◆ Dataset excerpt:
..............................
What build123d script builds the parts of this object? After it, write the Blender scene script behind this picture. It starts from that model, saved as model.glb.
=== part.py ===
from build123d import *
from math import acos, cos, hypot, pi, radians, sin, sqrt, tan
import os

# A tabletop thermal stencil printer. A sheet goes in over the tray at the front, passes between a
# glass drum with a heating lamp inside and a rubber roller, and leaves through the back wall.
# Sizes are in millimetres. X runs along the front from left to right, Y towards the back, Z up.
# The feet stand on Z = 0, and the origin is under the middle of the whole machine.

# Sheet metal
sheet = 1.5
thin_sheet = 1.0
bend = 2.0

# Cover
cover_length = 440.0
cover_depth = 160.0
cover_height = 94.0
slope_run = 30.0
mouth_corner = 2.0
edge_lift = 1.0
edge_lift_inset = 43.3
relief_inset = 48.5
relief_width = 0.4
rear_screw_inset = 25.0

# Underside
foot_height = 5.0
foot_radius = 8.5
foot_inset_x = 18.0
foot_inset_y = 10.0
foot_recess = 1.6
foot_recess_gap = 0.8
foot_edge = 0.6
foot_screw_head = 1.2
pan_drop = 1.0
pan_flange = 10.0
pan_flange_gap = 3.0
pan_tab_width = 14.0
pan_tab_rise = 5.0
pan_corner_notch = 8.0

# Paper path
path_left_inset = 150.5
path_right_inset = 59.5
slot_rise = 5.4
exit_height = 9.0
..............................
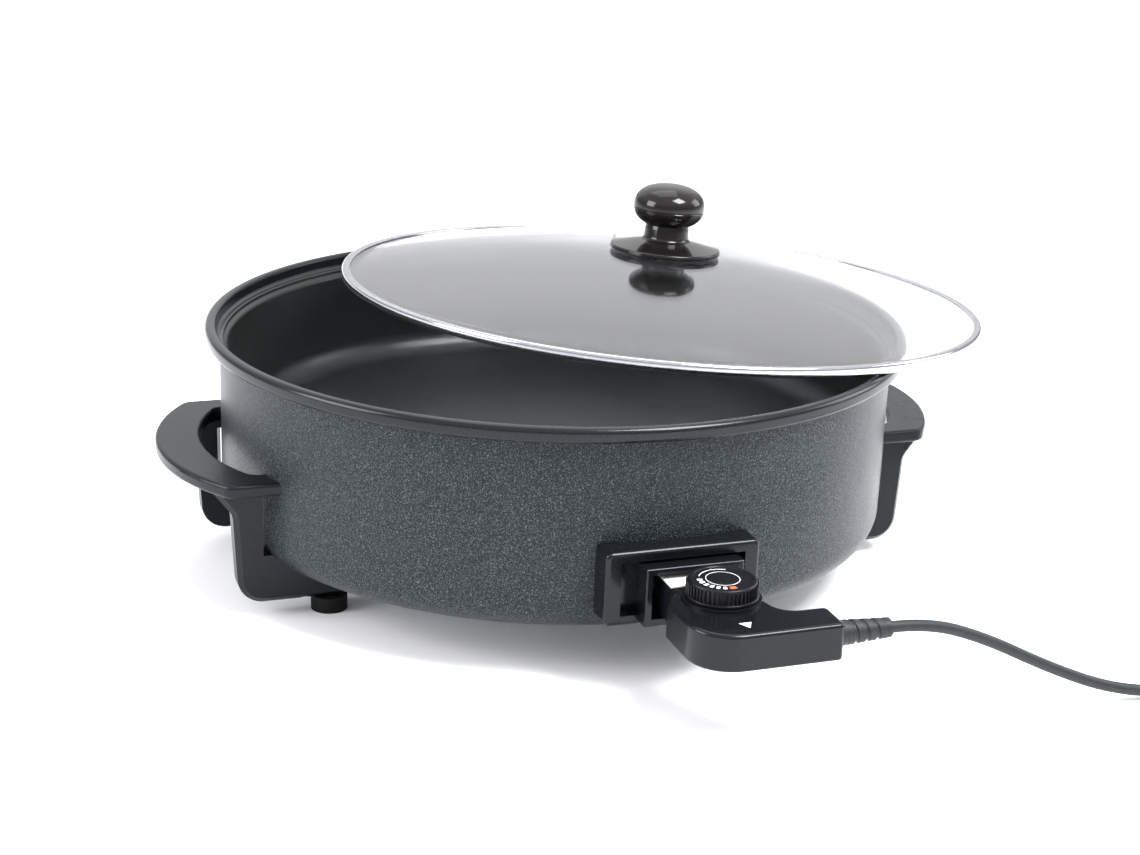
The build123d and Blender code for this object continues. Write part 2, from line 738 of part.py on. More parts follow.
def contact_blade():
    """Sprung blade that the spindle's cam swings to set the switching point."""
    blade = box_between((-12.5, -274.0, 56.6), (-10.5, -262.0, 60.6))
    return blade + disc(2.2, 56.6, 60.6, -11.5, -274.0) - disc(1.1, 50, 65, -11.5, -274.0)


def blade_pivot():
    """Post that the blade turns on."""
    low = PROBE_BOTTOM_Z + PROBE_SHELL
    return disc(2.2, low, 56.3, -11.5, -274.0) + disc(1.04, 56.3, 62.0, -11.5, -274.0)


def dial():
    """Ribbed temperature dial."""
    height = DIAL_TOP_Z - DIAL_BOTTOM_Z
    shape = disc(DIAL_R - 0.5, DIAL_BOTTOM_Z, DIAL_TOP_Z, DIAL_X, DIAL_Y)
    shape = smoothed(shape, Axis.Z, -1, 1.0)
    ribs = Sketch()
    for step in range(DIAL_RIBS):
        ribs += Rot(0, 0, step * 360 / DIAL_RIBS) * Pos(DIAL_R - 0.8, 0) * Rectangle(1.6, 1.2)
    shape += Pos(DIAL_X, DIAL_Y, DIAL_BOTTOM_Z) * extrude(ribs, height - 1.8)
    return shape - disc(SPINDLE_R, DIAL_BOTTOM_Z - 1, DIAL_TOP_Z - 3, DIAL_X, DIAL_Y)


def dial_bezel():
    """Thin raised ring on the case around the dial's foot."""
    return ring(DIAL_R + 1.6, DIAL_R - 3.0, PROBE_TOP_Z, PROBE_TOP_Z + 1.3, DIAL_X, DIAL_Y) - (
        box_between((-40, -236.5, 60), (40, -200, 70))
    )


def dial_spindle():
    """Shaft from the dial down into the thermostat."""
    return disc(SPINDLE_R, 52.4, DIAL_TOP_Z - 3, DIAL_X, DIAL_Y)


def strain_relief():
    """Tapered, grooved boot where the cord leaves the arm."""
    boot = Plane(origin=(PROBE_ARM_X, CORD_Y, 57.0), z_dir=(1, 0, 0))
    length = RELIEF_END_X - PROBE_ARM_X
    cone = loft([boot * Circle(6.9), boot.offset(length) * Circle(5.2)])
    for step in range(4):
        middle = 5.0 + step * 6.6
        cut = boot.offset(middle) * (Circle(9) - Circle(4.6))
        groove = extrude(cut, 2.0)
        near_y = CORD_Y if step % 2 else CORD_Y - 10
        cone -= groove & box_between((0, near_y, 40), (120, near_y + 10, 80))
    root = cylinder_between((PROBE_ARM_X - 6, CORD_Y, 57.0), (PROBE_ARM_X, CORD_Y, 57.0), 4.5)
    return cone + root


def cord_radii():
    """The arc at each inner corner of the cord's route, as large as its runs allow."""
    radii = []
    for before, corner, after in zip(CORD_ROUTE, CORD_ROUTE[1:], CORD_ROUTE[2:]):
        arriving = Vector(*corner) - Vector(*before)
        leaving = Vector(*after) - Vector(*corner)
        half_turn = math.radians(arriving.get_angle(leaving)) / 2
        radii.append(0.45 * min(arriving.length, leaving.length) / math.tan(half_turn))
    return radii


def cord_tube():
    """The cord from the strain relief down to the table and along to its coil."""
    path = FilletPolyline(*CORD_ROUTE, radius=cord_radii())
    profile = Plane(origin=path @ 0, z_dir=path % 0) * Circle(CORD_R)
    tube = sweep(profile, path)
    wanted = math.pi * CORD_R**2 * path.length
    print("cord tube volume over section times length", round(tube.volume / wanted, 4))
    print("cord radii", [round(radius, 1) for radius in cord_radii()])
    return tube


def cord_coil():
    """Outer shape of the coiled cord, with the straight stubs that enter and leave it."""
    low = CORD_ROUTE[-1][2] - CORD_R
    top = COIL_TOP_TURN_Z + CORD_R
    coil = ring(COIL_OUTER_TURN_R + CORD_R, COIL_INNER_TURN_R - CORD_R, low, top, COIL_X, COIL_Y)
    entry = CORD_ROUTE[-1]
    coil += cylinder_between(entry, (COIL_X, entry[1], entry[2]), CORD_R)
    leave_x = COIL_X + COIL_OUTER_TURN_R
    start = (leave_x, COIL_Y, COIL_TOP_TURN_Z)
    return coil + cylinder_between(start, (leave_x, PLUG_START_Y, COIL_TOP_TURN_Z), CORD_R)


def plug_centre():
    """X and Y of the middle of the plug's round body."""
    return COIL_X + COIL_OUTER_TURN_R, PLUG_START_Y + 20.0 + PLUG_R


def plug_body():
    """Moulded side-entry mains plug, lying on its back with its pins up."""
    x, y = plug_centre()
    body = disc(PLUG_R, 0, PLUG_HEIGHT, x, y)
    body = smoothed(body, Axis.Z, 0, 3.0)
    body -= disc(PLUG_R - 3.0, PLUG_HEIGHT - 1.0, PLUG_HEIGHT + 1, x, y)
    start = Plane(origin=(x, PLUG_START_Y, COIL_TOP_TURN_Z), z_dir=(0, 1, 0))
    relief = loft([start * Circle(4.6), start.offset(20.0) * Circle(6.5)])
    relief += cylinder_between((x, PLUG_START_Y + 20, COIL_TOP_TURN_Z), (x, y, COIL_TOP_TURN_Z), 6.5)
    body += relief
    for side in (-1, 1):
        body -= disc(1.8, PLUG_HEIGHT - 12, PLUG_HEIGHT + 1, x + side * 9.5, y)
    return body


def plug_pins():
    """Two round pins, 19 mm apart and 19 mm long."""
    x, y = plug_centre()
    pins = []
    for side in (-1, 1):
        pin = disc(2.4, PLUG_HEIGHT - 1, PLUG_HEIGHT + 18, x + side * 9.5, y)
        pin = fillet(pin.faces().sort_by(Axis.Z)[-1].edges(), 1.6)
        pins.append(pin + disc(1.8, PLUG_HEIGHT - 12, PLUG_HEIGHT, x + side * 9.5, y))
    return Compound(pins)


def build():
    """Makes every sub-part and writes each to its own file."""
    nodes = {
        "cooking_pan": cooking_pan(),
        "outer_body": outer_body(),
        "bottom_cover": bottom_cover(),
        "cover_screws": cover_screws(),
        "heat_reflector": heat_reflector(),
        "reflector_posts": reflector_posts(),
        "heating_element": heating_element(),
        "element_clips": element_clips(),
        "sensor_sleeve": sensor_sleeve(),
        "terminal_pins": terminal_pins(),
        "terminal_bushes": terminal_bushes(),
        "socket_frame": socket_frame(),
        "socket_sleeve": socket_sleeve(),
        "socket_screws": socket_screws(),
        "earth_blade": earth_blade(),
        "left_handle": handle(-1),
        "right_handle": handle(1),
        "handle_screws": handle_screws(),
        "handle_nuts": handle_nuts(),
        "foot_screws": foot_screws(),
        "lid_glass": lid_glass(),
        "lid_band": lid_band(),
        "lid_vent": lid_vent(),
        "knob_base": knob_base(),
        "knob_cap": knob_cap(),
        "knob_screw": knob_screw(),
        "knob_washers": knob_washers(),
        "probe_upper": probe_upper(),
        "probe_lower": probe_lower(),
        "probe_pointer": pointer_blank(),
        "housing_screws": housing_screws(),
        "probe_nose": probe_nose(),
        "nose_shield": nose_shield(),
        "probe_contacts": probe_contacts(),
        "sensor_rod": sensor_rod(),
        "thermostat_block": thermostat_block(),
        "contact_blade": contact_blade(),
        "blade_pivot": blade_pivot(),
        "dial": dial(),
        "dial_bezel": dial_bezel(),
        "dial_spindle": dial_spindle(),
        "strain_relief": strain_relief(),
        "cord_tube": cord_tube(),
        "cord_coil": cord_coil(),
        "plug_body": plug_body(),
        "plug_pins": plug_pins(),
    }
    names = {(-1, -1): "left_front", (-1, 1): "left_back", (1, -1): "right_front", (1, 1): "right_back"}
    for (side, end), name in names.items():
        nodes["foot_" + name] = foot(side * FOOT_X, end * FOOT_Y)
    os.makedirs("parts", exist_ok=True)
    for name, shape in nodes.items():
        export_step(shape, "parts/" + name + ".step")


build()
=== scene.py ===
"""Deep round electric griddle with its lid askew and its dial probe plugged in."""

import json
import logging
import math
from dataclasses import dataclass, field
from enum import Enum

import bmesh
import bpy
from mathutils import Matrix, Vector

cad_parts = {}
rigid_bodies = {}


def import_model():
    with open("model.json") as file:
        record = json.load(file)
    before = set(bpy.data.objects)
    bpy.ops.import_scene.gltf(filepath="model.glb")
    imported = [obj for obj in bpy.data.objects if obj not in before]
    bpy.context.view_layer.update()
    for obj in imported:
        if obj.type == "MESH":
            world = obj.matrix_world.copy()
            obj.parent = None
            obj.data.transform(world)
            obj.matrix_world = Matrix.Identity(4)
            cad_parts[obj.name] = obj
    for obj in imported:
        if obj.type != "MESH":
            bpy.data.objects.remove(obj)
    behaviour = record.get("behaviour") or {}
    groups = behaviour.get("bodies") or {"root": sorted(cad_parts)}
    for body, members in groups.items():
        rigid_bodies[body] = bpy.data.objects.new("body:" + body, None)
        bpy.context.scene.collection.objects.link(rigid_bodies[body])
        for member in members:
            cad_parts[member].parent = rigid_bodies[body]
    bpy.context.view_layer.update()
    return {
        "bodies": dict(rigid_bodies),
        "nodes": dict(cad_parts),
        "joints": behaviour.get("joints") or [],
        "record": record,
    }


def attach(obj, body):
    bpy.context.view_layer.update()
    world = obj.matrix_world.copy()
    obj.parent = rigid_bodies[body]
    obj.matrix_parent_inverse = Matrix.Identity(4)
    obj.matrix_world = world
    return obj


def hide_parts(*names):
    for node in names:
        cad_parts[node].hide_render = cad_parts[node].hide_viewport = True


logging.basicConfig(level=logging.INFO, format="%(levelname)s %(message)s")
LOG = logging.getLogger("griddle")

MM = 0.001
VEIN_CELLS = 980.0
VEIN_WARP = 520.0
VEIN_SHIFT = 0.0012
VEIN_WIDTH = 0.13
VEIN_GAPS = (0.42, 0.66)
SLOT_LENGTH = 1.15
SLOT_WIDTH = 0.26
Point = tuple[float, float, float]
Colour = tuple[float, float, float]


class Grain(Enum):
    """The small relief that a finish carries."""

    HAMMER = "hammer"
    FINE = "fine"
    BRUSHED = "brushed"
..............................
◆ What is required:
Go through the material above and output exactly the lines from the one containing "for name, shape" through the one containing "for body, members".

◆ Response to this exercise:
    for name, shape in nodes.items():
        export_step(shape, "parts/" + name + ".step")


build()
=== scene.py ===
"""Deep round electric griddle with its lid askew and its dial probe plugged in."""

import json
import logging
import math
from dataclasses import dataclass, field
from enum import Enum

import bmesh
import bpy
from mathutils import Matrix, Vector

cad_parts = {}
rigid_bodies = {}


def import_model():
    with open("model.json") as file:
        record = json.load(file)
    before = set(bpy.data.objects)
    bpy.ops.import_scene.gltf(filepath="model.glb")
    imported = [obj for obj in bpy.data.objects if obj not in before]
    bpy.context.view_layer.update()
    for obj in imported:
        if obj.type == "MESH":
            world = obj.matrix_world.copy()
            obj.parent = None
            obj.data.transform(world)
            obj.matrix_world = Matrix.Identity(4)
            cad_parts[obj.name] = obj
    for obj in imported:
        if obj.type != "MESH":
            bpy.data.objects.remove(obj)
    behaviour = record.get("behaviour") or {}
    groups = behaviour.get("bodies") or {"root": sorted(cad_parts)}
    for body, members in groups.items():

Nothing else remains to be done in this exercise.